Sunday: Le-Puy-en-Velay
For the first time this year, I drive the roads of the Tour stage; the last 120km. Up to 10 years ago, this was a daily occurrence, but it is something we never do now, as all superfluous cars are directed on to a diversionary route to avoid risks to spectators. As always, there are insights to be gained from actually seeing the roads that you simply don’t get from a television camera, and there is local colour in abundance. Everywhere is the emblem of the Beast, an 18th century legend involving – depending on who you believe – a vast homicidal wolf, or a serial killer who covered his crimes by inventing the legend of the wolf. Vast wolf prints are drawn on the road, trailers of hay bales are covered with wolf posters, and a lifesized wolf model sits on a roundabout in the town of Saugues. Also commemorated is a big beast of French cycling writing, Pierre Chany, whose poster adorns a tower in his home village of La Margeride. The L’Équipe writer died in 1996, one of the last of the old-school devotees of chain-smoking Gaullists, proper lunch breaks and typed copy, who could recall passing a bottle to Louison Bobet from a press motorbike in the mid-50s. Truly the stuff of legend.
Monday: Le-Puy-en-Velay
No Chris Froome press conference, yet again. Another triumph clocked* up by Team Sky’s magisterial public relations skills. (*Apologies for the misspelling. I don’t know how the ‘l’ snuck in there.)
Tuesday: Romans-sur-Isère
Vast amounts of Romain Bardet love in the French newspapers. Every front page has a headline along the lines that even if he doesn’t win the Tour, he should do.
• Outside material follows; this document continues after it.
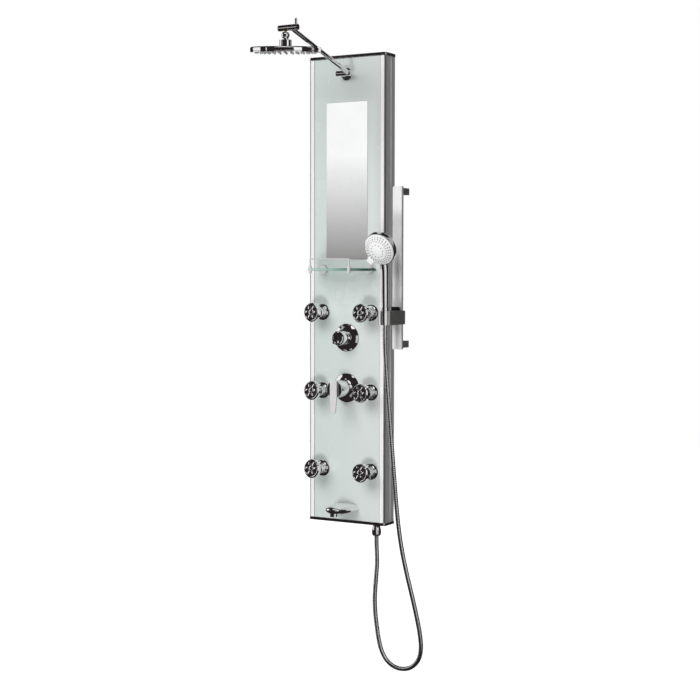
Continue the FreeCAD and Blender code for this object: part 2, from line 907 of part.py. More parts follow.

Later, Bardet is within an ace of losing the Tour when Sky inflict a coup de bordure 14km from the finish. Momentarily, he is adrift, until his Flemish team-mate Oliver Naesen comes to his aid and gets him into the lead echelon. Flahutes of his ilk are recruited specifically for such tasks and the Belgian champion justifies his salary with this single act. Also close to missing the split is Mikel Landa, who catches up in extremis. Depending on how the race pans out in the Alps this may be a double-edged sword for Sky.
Wednesday: Briançon
Visits to the Tour are a rite of passage for every president so it is no surprise to see Emmanuel Macron riding in the organiser Christian Prudhomme’s car, and later appearing on the post-Tour chat show Vive Le Velo. Macron gives a massive man-hug to Warren Barguil, and advises Bardet that all that is keeping him from the yellow jersey is will power. It’s mildly cringeworthy, but not on the scale of Nicolas Sarkozy’s unabashed admiration for Richard Virenque, and it is nothing to compare with the Tour’s visit to the Chirac fiefdom of Corrèze in 1998, which coincided with the ejection of the Festina team from the race. Or, back in 1975, Valéry Giscard d’Estaing’s visit to the Tour finish on the Champs-Élysées amid immense demonstrations from the unions. But no one mentions that morning’s resignation of the Chief of Defence Staff, out in the real world the end of the honeymoon for “Manu”.
Thursday: Briançon
The Izoard is the latest in a series of summit finishes in classic locations deep into the Tour’s final week, following l’Alpe d’Huez (2015, 2013 and 2011), the Galibier (2011), the Col du Tourmalet (2010) and Mont Ventoux (2009). This is a relatively new way of structuring the Tour, and in general it seems to make for a more tense race, as the riders fear expending energy needlessly before they reach what is billed as the decisive stage. Just one remains to be visited: the Puy-de-Dôme, last climbed in 1988. It is hard to access due to the construction of a light railway, but given the ingenuity of the Tour organisers in devising fresh highlights for the final week, their willingness to modify the race’s vast infrastructure to fit new locations and their known desire to return to the Puy, who would bet against it in the next few years?
Friday: Salon-de-Provence
Barguil is the new home hero with his two mountain stage wins, his aggression on the bike and his emotional dedication of his victory on the Izoard to his late grandparents. A young, fresh-faced Frenchman in the polka dot jersey has many resonances, and indeed, the last home rider to dominate like Wawa gets in on the act. “It was like an uppercut. It took me back 13 years. His youth, his jersey, his victory salute. I was in tears,” emotes Virenque in Aujourd’hui. Given where Spotted Dick ended up, it’s a good job Wawa is very much his own man.
Saturday: Marseille
Tour visits to France’s second city are rare. This should make up for the occasion in 1971 when, on a legendary “cannibal” day, Eddy Merckx and his team dragged the race here into the finish on the Vieux-Port three hours ahead of schedule. The mayor was still at lunch, missed the race and never invited it again. The Stade Vélodrome is a magnificent location for the time trial. The downside: an eight-hour drive – bouchons permitting – to get to Paris for the finale. This has been an unforgiving Tour in more ways than one.